On December 22, 1919, the decedent, Edward L. Wickwire, transferred to his wife, the petitioner herein, cash and securities to the value of $362,028.48. He died April 21, 1920. The executrix did not include the value of the transferred property as part of the gross estate in her return for federal estate tax purposes. The Commissioner of Internal Revenue claimed, and, after the usual administrative hearings, determined that the transfer was made in contemplation of death, and assessed as a tax $18,021.41, which was paid. The declaration of the petitioner set up these facts and alleged that the transfer by her husband to her was not in contemplation of death. The case came on for trial, a jury was impaneled and sworn, counsel for the executrix made his opening statement, called one witness, and was examining him when the court interrupted the proceedings to raise on its own motion the point that the finding of the Commissioner of Internal Revenue, unless impeached for fraud, bad faith, or mistaken legal theory could not be reviewed by the court. Accordingly, the attorney for the United States thereupon interposed a motion to dismiss. The petitioner then made certain offers of proof to establish the fact that the transfer was not in contemplation of death,
which was excluded by the court. The case was then dismissed.
The tender of evidence was included in a bill of exceptions, and was, in general, that the deceased was 62 years old at the time of his death; that he had been suffering for 18 years from diabetes, but that his condition until early in 1920 was as good as, or better than, it had been for 10 years before that time; that his death was from uremic poisoning, the result of an attack of influenza suffered while he was in the South after the transfer; that he had long agreed with his wife that half of what he had belonged to her, but that their capital had been tied up so in business in his name that her half could not be given her until the business was reorganized and turned over to a stock company; that his doctor, a specialist in diabetes, assured him that, while his condition was that of a diabetic, he was not actually afflicted with diabetes, though it might recur; that he had no reason to anticipate death in the near future when he made the transfer in December, 1919; that the transfer was in pursuance to a plan long made, and not in anticipation of death.
The action of the court below was based on the supposed authority of Park Falls Lumber Co. v. Burlingame, 1 F.2d 855, a decision of the Circuit Court of Appeals for the Seventh Circuit. On a writ of error, the latter court held that the case cited was not in point, and that the lower court was not concluded by the finding of the Commissioner on the question of fact as to whether the transfer was in contemplation of death, and that the question was possibly a judicial one. But the court added: "Notwithstanding this, the case, on the whole record, should be, and is, affirmed." The explanation of this action, as suggested by the Solicitor General, is that, while the circuit court of appeals held that the trial court had
given a wrong reason for its action, its judgment should be affirmed because the opening statement of counsel for the petitioner, together with the evidence introduced by him and that offered by her, but rejected, showed conclusively as a matter of law that the transfer was in contemplation of death.

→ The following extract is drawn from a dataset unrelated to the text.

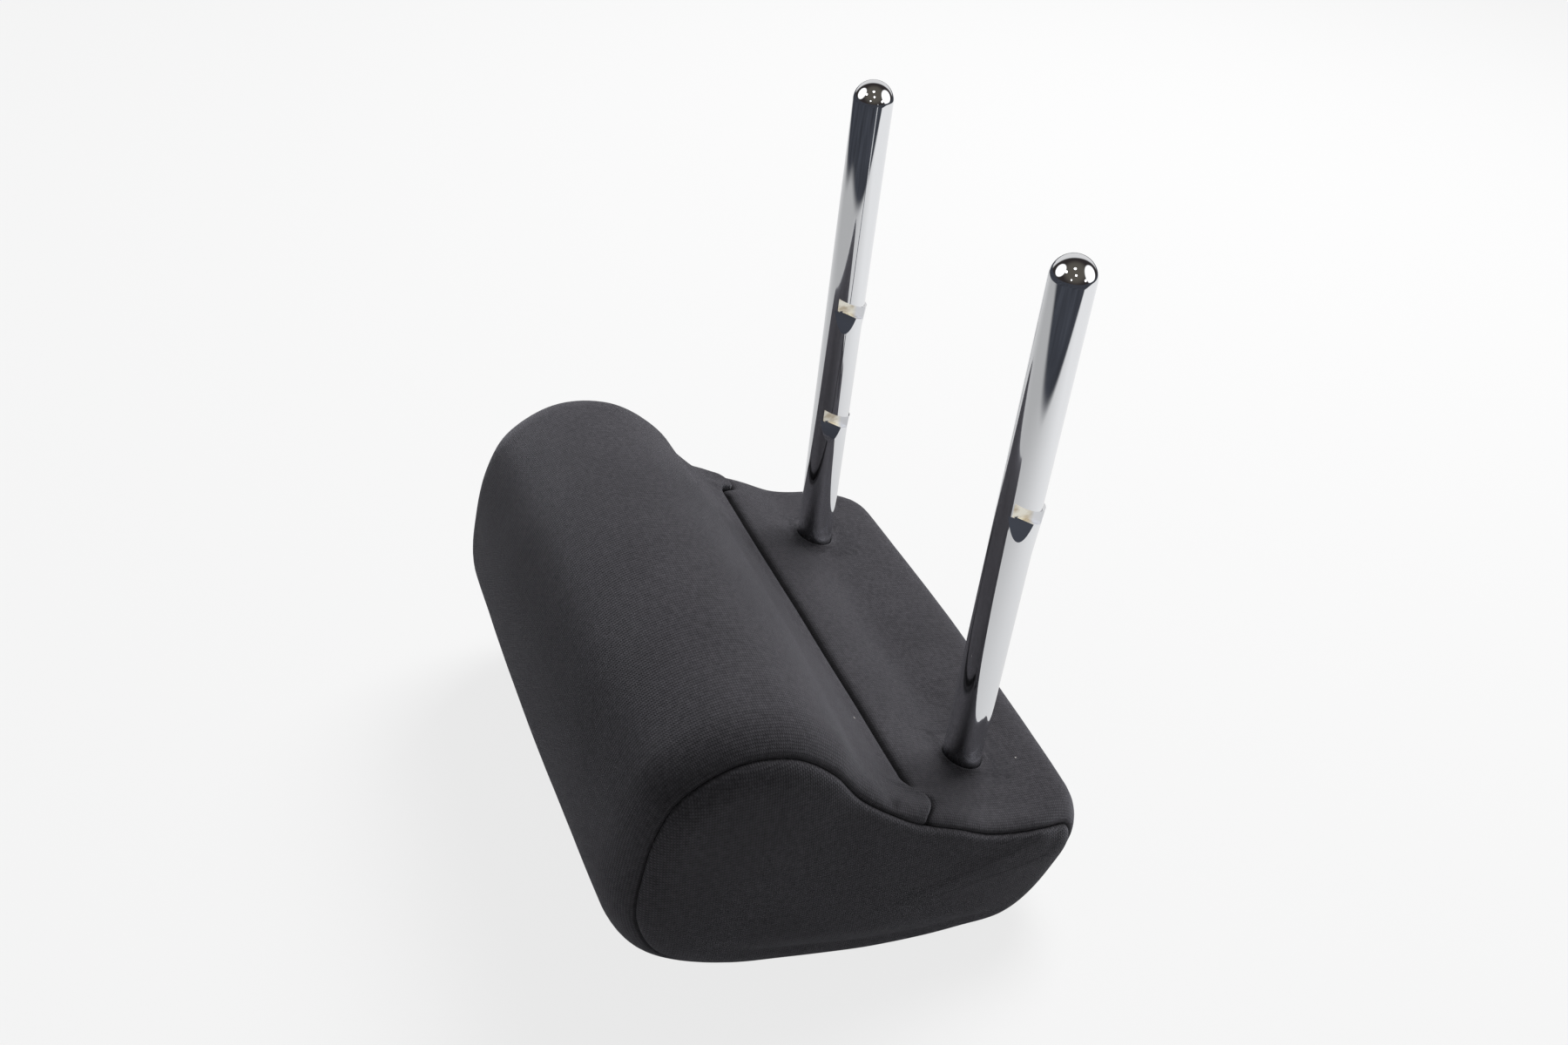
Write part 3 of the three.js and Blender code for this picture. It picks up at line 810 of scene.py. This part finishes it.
def make_post_bar():
    bend_level = bridge_z + bend_radius
    bpy.ops.object.select_all(action="DESELECT")
    bpy.ops.mesh.primitive_circle_add(
        vertices=64, radius=post_radius, fill_type="NOTHING", location=(-post_x, 0, bend_level))
    bar = bpy.context.object
    bar.name = "post_bar_chromed"
    bpy.ops.object.transform_apply(location=True, rotation=True, scale=True)
    bpy.ops.object.mode_set(mode="EDIT")
    bpy.ops.mesh.select_all(action="SELECT")
    bpy.ops.mesh.spin(
        steps=12, angle=math.pi / 2, center=(bend_radius - post_x, 0, bend_level), axis=(0, 1, 0))
    bpy.ops.mesh.extrude_region_move(
        TRANSFORM_OT_translate={"value": (2 * (post_x - bend_radius), 0, 0)})
    bpy.ops.mesh.spin(
        steps=12, angle=math.pi / 2, center=(post_x - bend_radius, 0, bend_level), axis=(0, 1, 0))
    for side in (1, -1):
        pick_vertices(bar, lambda v: abs(v.co.z - bend_level) < 1e-5 and v.co.x * side > 0)
        level = bend_level
        for height in ring_heights(side):
            bpy.ops.mesh.extrude_region_move(
                TRANSFORM_OT_translate={"value": (0, 0, height - level)})
            level = height
        bpy.ops.mesh.edge_face_add()
        bpy.ops.mesh.bevel(offset=post_radius * 0.985, segments=16, profile=0.5, affect="EDGES")
    bpy.ops.mesh.select_all(action="SELECT")
    bpy.ops.mesh.remove_doubles(threshold=1e-6)
    bpy.ops.mesh.normals_make_consistent(inside=False)
    bpy.ops.object.mode_set(mode="OBJECT")
    return bar


def drive_out(bar, post, height, swell, run):
    """Moves the metal under one notch sideways, most at the notch and nothing at the run's end."""
    for vertex in bar.data.vertices:
        below = base_z + height - vertex.co.z
        if vertex.co.x * post > 0 and -0.0002 < below < run:
            share = 1 - max(below, 0) / run
            y = vertex.co.y
            vertex.co.z -= y * math.tan(notch_tilt) * share
            if below > 0:
                vertex.co.y += swell * share * max(y / post_radius, 0) ** 2


def notch_cutter(section, finish, place):
    """One side of a notch as a solid: its section is extruded across the post and set in place."""
    bpy.ops.object.select_all(action="DESELECT")
    bpy.ops.mesh.primitive_circle_add(vertices=len(section), fill_type="NGON")
    cutter = bpy.context.object
    for vertex, (across, up) in zip(cutter.data.vertices, section):
        vertex.co = (across, -notch_reach, up)
    bpy.ops.object.mode_set(mode="EDIT")
    bpy.ops.mesh.select_all(action="SELECT")
    bpy.ops.mesh.extrude_region_move(TRANSFORM_OT_translate={"value": (0, 2 * notch_reach, 0)})
    bpy.ops.mesh.select_all(action="SELECT")
    bpy.ops.mesh.normals_make_consistent(inside=False)
    bpy.ops.object.mode_set(mode="OBJECT")
    cutter.data.materials.append(finish)
    cutter.data.transform(place)
    return cutter


def cut_notch(bar, post, height):
    """Cuts the flat band, which leans with the press tool, and the turned ramp below it."""
    out, top = notch_depth + post_radius / 2, base_z + height
    band = [(0, 0), (out, 0), (out, -notch_band), (0, -notch_band)]
    band_place = Matrix.Translation((post * post_x + post_radius - notch_depth, 0, top))
    ramp = [(0, 0), (out, 0), (out, -out * ramp_run)]
    ramp_place = Matrix.Translation((post * post_x + ramp_foot[0], ramp_foot[1], top + ramp_foot[2]))
    for section, finish, place in (
        (band, notch_steel, band_place @ Matrix.Rotation(-notch_tilt, 4, "X")),
        (ramp, bright_chrome, ramp_place @ Matrix.Rotation(-ramp_turn, 4, "Z")),
    ):
        cutter = notch_cutter(section, finish, place)
        select_only(bar)
        cut = bar.modifiers.new("notch", "BOOLEAN")
        cut.operation = "DIFFERENCE"
        cut.solver = "EXACT"
        cut.material_mode = "TRANSFER"
        cut.object = cutter
        bpy.ops.object.modifier_apply(modifier=cut.name)
        bpy.data.objects.remove(cutter)


post_bar = make_post_bar()
post_bar.data.materials.append(bright_chrome)
for notch_post, notch_height, notch_swell, notch_run in notches:
    drive_out(post_bar, notch_post, notch_height, notch_swell, notch_run)
    cut_notch(post_bar, notch_post, notch_height)
select_only(post_bar)
bpy.ops.object.shade_smooth_by_angle(angle=math.radians(9))
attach(post_bar, "root")
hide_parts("post_bar")


# The pieces inside the pad keep their own solids: drawn wire and pressed plate of plain steel, soft
# moulded foam, and black plastic closing strips and seals. Each has its own plain finish.
def plain_material(name, dark, light, roughness, metallic, scale, relief):
    material, tree, shader, where = new_material(name)
    grain = noise_node(tree, where, scale, 4)
    tree.links.new(mix_node(tree, grain, dark, light), shader.inputs["Base Color"])
    raise_surface(tree, grain, 0.5, relief)
    shader.inputs["Metallic"].default_value = metallic
    shader.inputs["Roughness"].default_value = roughness
    return material


inside_finishes = {
    "frame steel": plain_material(
        "Frame steel", (0.30, 0.30, 0.31), (0.48, 0.48, 0.49), 0.42, 1, 240, 0.0002),
    "pad foam": plain_material(
        "Moulded foam", (0.62, 0.56, 0.38), (0.78, 0.73, 0.56), 0.95, 0, 1400, 0.0006),
    "strip plastic": plain_material(
        "Black plastic", (0.015, 0.015, 0.016), (0.03, 0.03, 0.032), 0.5, 0, 900, 0.0001),
}
for node_name, finish in (
    ("roll_wire", "frame steel"), ("support_plate", "frame steel"), ("foam_pad", "pad foam"),
    ("hook_strip_roll", "strip plastic"), ("hook_strip_base", "strip plastic"),
    ("post_seal_left", "strip plastic"), ("post_seal_right", "strip plastic"),
):
    inner_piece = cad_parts[node_name]
    inner_piece.data.materials.clear()
    inner_piece.data.materials.append(inside_finishes[finish])


# The plain pale floor that the headrest lies on, which keeps its shadow. To glossy rays it glows
# instead as a painted reflection of a table: pale near the headrest and darker past its edge, which
# is what gives the posts their dark bands.
reflected_table_middle = (0.03, -0.01)
reflected_table_turn = math.radians(63.73)
reflected_table_reach = ((0.38, 0.85), (1.3, 0.56))
floor_colour = (0.55, 0.55, 0.55)
floor_glow = 0.80
painted_reflection_dark = (0.012, 0.012, 0.014)
painted_reflection_light = (0.090, 0.098, 0.120)


def mix_shaders(tree, share, first, second):
    node = tree.nodes.new("ShaderNodeMixShader")
    for socket, source in zip(node.inputs, (share, first, second)):
        tree.links.new(source, socket)
    return node.outputs["Shader"]


def make_floor():
    bpy.ops.object.select_all(action="DESELECT")
    bpy.ops.mesh.primitive_plane_add(size=8, location=(0, 0, -0.0002))
    floor = bpy.context.object
    floor.name = "floor"
    bpy.ops.object.transform_apply(location=True)
    material, tree, shader, where = new_material("White floor")
    nodes, links = tree.nodes, tree.links
    shader.inputs["Base Color"].default_value = (*floor_colour, 1)
    shader.inputs["Roughness"].default_value = 0.9
    shader.inputs["Specular IOR Level"].default_value = 0
    glow = nodes.new("ShaderNodeEmission")
    path = nodes.new("ShaderNodeLightPath")
    seen = math_node(tree, "MULTIPLY", path.outputs["Is Camera Ray"], floor_glow)
    plain = mix_shaders(tree, seen, shader.outputs["BSDF"], glow.outputs["Emission"])

    # Painted reflection: inside the table's outline the glow is pale, brighter towards the back, and
    # outside it is dark with cloudy patches.
    turned = nodes.new("ShaderNodeMapping")
    turned.vector_type = "TEXTURE"
    turned.inputs["Location"].default_value = (*reflected_table_middle, 0)
    turned.inputs["Rotation"].default_value = (0, 0, reflected_table_turn - math.pi / 2)
    links.new(where, turned.inputs["Vector"])
    split = nodes.new("ShaderNodeSeparateXYZ")
    links.new(turned.outputs["Vector"], split.inputs[0])
    shares = nodes.new("ShaderNodeCombineXYZ")
    for axis, (forward, backward) in enumerate(reflected_table_reach):
        ahead = math_node(tree, "DIVIDE", split.outputs[axis], forward)
        behind = math_node(tree, "DIVIDE", split.outputs[axis], -backward)
        links.new(math_node(tree, "MAXIMUM", ahead, behind), shares.inputs[axis])
    away = nodes.new("ShaderNodeVectorMath")
    away.operation = "LENGTH"
    links.new(shares.outputs[0], away.inputs[0])
    past_edge = range_node(tree, away.outputs["Value"], 0.94, 1.06, curve="SMOOTHSTEP")
    painted_beyond_edge = mix_node(tree, noise_node(tree, where, 5, 2), painted_reflection_dark, painted_reflection_light)
    side = nodes.new("ShaderNodeSeparateXYZ")
    links.new(where, side.inputs[0])
    reflected_paleness = range_node(tree, side.outputs["Y"], -0.35, 0.3, 0.50, 0.92)
    reflected_table_glow = nodes.new("ShaderNodeEmission")
    links.new(mix_node(tree, past_edge, reflected_paleness, painted_beyond_edge), reflected_table_glow.inputs["Color"])
    # Glossy rays see the painted reflection. All other rays see the floor.
    mirrored = mix_shaders(tree, path.outputs["Is Glossy Ray"], plain, reflected_table_glow.outputs["Emission"])
    links.new(mirrored, nodes["Material Output"].inputs["Surface"])
    floor.data.materials.append(material)


make_floor()


# The surroundings: white to the eye, an even grey-white for the light on the object, and for the
# chrome a plain room with a pale wall behind, a bright window at each side and a few ceiling lamps.
pale_wall = ((-0.883, 0.436, 0.10), 36, 10, 0.75)
ceiling_spread = ((0.5, -0.25, 0.8), 30, 35, 0.05)
windows_and_lamps = [
    ((-0.413, -0.790, 0.450), 22, 6, 1.5), ((0.428, 0.810, 0.400), 26, 7, 1.5),
    ((0.080, -0.765, 0.638), 4, 2, 6), ((0.282, -0.200, 0.938), 4, 2, 6),
    ((0.722, -0.290, 0.628), 3, 2, 6), ((0.720, -0.642, 0.263), 2, 2, 4),
    ((0.877, 0.433, 0.206), 4, 2, 4),
]
room_shade = (0.035, 0.030, 0.030)
ceiling_colour = (1.6, 1.5, 1.2)


def soft_spot(tree, direction, toward, radius, softness, strength):
    """A round light patch of the room: where it is, its size and soft edge in degrees, its light."""
    along = tree.nodes.new("ShaderNodeVectorMath")
    along.operation = "DOT_PRODUCT"
    tree.links.new(direction, along.inputs[0])
    along.inputs[1].default_value = Vector(toward).normalized()
    outer, inner = math.cos(math.radians(radius + softness)), math.cos(math.radians(radius))
    return range_node(tree, along.outputs["Value"], outer, inner, 0.0, strength, "SMOOTHSTEP")


def make_world():
    world = bpy.data.worlds.new("Surroundings")
    bpy.context.scene.world = world
    world.use_nodes = True
    tree = world.node_tree
    nodes, links = tree.nodes, tree.links
    background = nodes["Background"]
    background.inputs["Color"].default_value = (0.96, 0.98, 1.0, 1)
    background.inputs["Strength"].default_value = 0.14
    white = nodes.new("ShaderNodeBackground")
    white.inputs["Color"].default_value = (1, 1, 1, 1)
    path = nodes.new("ShaderNodeLightPath")
    to_camera, through_glass = path.outputs["Is Camera Ray"], path.outputs["Is Transmission Ray"]
    seen = math_node(tree, "MAXIMUM", to_camera, through_glass)
    direction = nodes.new("ShaderNodeTexCoord").outputs["Generated"]
    light = soft_spot(tree, direction, *pale_wall)
    for bright_spot in windows_and_lamps:
        light = math_node(tree, "ADD", light, soft_spot(tree, direction, *bright_spot))
    ceiling = soft_spot(tree, direction, *ceiling_spread)
    unlit = mix_node(tree, ceiling, room_shade, ceiling_colour)
    room = nodes.new("ShaderNodeBackground")
    links.new(mix_node(tree, 1, unlit, light, "ADD"), room.inputs["Color"])
    in_mirror = path.outputs["Is Glossy Ray"]
    glossy = mix_shaders(tree, in_mirror, background.outputs[0], room.outputs[0])
    mixed = mix_shaders(tree, seen, glossy, white.outputs[0])
    links.new(mixed, nodes["World Output"].inputs["Surface"])


make_world()


# Soft studio light: one large panel overhead and behind, and a weaker one at the front left.
# The chrome shows the room's windows instead of these panels.
def soft_panel(name, place, target, size, power):
    light = bpy.data.lights.new(name, "AREA")
    light.shape = "RECTANGLE"
    light.size, light.size_y = size
    light.energy = power
    lamp = bpy.data.objects.new(name, light)
    lamp.location = place
    aim = Vector(target) - Vector(place)
    lamp.rotation_euler = aim.to_track_quat("-Z", "Y").to_euler()
    lamp.visible_glossy = False
    bpy.context.scene.collection.objects.link(lamp)


soft_panel("overhead panel", (-0.58, 0.68, 1.34), (0, -0.05, 0.05), (0.8, 0.8), 34)
soft_panel("left panel", (-0.9, -1.2, 0.35), (0, -0.05, 0.08), (0.7, 0.7), 2.7)


# The camera, which stands over the right end of the pad and looks down on it as in the photograph.
# Its direction is an angle round the object, which the painted reflection of the table lies square
# to, a height and a roll.
view_azimuth = reflected_table_turn
view_elevation = math.radians(36.11)
view_roll = math.radians(6.83)
view_place = (0.3752, -0.2323, 0.4224)
camera_data = bpy.data.cameras.new("camera")
camera_data.sensor_width = 36
camera_data.sensor_fit = "HORIZONTAL"
camera_data.lens = 34.37
camera = bpy.data.objects.new("camera", camera_data)
bpy.context.scene.collection.objects.link(camera)
back = Vector((
    math.sin(view_azimuth) * math.cos(view_elevation),
    -math.cos(view_azimuth) * math.cos(view_elevation),
    math.sin(view_elevation)))
level = Vector((math.cos(view_azimuth), math.sin(view_azimuth), 0))
above = back.cross(level)
right = level * math.cos(view_roll) + above * math.sin(view_roll)
up = above * math.cos(view_roll) - level * math.sin(view_roll)
turned = Matrix((right, up, back)).transposed().to_4x4()
camera.matrix_world = Matrix.Translation(view_place) @ turned
bpy.context.scene.camera = camera

bpy.context.scene.view_settings.view_transform = "Standard"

It is quite clear that, as held by the circuit court of appeals, the ruling of the trial court was erroneous, and that the decision of the Commissioner of Internal Revenue was not conclusive, but only furnished prima facie evidence of its correctness. United States v. Rindskopf, 105 U. S. 418; Fidelity & Columbia Trust Co. v. Lucas, 7 F.2d 146. Upon the issue whether the transfer had been made in contemplation of death, the burden of proof was, by the terms of the statute, on the petitioner, as indeed it would have been without the special provision of the statute, because he was the plaintiff. We have not set forth in extenso the evidence which was offered, but it is very clear that there was enough to go to the jury to meet the burden against the petitioner on this main issue, and that the circuit court of appeals was in error in holding otherwise. Indeed, we do not understand the Solicitor General to contest this.
It was suggested in the brief for the United States in resisting the application for certiorari that the assignment of error made on behalf of the petitioner was inadequate in that it was not based on a reference to the Seventh Amendment to the Constitution requiring a jury trial in a civil case involving more than $20. This objection has not been renewed in the brief on the merits, doubtless because the right of the petitioner to a jury in such a case is not to be found in the Seventh Amendment to the Constitution, but merely arises by implication from the provisions of § 3226, Revised Statutes,, which has reference to a suit at law. It is within the undoubted power
of Congress to provide any reasonable system for the collection of taxes and the recovery of them when illegal, without a jury trial -- if only the injunction against the taking of property without due process of law in the method of collection and protection of the taxpayer is satisfied. Murray's Lessee v. Hoboken Land & Improvement Co., 18 How. 272, 59 U. S. 281-284; Nichols v. United States, 7 Wall. 122, 74 U. S. 127; Cheatham v. United States, 92 U. S. 85, 92 U. S. 88-89.
The judgments, both of the circuit court of appeals and of the district court, are reversed, and the cause is remanded to the district court for further proceedings.